● Task prompt
Look at the entries below and reproduce them exactly.
****************
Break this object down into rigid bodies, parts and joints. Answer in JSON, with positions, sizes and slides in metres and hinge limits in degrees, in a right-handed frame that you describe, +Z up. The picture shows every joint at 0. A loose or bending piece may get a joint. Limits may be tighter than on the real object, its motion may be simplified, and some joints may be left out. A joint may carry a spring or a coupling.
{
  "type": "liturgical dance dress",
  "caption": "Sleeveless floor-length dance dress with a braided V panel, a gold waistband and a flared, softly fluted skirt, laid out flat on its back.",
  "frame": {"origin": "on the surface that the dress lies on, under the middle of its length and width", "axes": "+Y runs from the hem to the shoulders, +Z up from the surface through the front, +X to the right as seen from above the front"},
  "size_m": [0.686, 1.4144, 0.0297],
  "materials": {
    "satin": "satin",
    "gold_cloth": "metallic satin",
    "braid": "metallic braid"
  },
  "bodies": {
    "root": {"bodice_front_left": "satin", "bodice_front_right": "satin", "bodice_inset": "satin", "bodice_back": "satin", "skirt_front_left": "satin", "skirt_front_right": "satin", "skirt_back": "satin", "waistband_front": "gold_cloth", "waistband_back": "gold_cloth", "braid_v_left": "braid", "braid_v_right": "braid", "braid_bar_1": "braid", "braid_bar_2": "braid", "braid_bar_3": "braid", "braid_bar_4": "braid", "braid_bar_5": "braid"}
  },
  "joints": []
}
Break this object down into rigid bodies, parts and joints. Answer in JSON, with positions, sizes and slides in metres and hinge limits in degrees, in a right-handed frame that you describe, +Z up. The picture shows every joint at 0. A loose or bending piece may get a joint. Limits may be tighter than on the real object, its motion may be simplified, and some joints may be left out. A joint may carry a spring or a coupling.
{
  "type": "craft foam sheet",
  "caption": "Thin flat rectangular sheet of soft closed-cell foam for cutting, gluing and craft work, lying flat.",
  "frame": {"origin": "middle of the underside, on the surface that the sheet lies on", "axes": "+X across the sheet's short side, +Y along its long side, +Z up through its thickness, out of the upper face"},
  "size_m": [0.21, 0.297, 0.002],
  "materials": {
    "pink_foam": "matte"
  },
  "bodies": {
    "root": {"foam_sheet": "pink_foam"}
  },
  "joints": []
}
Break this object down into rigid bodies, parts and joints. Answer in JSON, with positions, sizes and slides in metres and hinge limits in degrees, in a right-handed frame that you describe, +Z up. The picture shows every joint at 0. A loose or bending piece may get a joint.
****************
● Answer for this exercise
Break this object down into rigid bodies, parts and joints. Answer in JSON, with positions, sizes and slides in metres and hinge limits in degrees, in a right-handed frame that you describe, +Z up. The picture shows every joint at 0. A loose or bending piece may get a joint. Limits may be tighter than on the real object, its motion may be simplified, and some joints may be left out. A joint may carry a spring or a coupling.
{
  "type": "liturgical dance dress",
  "caption": "Sleeveless floor-length dance dress with a braided V panel, a gold waistband and a flared, softly fluted skirt, laid out flat on its back.",
  "frame": {"origin": "on the surface that the dress lies on, under the middle of its length and width", "axes": "+Y runs from the hem to the shoulders, +Z up from the surface through the front, +X to the right as seen from above the front"},
  "size_m": [0.686, 1.4144, 0.0297],
  "materials": {
    "satin": "satin",
    "gold_cloth": "metallic satin",
    "braid": "metallic braid"
  },
  "bodies": {
    "root": {"bodice_front_left": "satin", "bodice_front_right": "satin", "bodice_inset": "satin", "bodice_back": "satin", "skirt_front_left": "satin", "skirt_front_right": "satin", "skirt_back": "satin", "waistband_front": "gold_cloth", "waistband_back": "gold_cloth", "braid_v_left": "braid", "braid_v_right": "braid", "braid_bar_1": "braid", "braid_bar_2": "braid", "braid_bar_3": "braid", "braid_bar_4": "braid", "braid_bar_5": "braid"}
  },
  "joints": []
}
Break this object down into rigid bodies, parts and joints. Answer in JSON, with positions, sizes and slides in metres and hinge limits in degrees, in a right-handed frame that you describe, +Z up. The picture shows every joint at 0. A loose or bending piece may get a joint. Limits may be tighter than on the real object, its motion may be simplified, and some joints may be left out. A joint may carry a spring or a coupling.
{
  "type": "craft foam sheet",
  "caption": "Thin flat rectangular sheet of soft closed-cell foam for cutting, gluing and craft work, lying flat.",
  "frame": {"origin": "middle of the underside, on the surface that the sheet lies on", "axes": "+X across the sheet's short side, +Y along its long side, +Z up through its thickness, out of the upper face"},
  "size_m": [0.21, 0.297, 0.002],
  "materials": {
    "pink_foam": "matte"
  },
  "bodies": {
    "root": {"foam_sheet": "pink_foam"}
  },
  "joints": []
}
Break this object down into rigid bodies, parts and joints. Answer in JSON, with positions, sizes and slides in metres and hinge limits in degrees, in a right-handed frame that you describe, +Z up. The picture shows every joint at 0. A loose or bending piece may get a joint.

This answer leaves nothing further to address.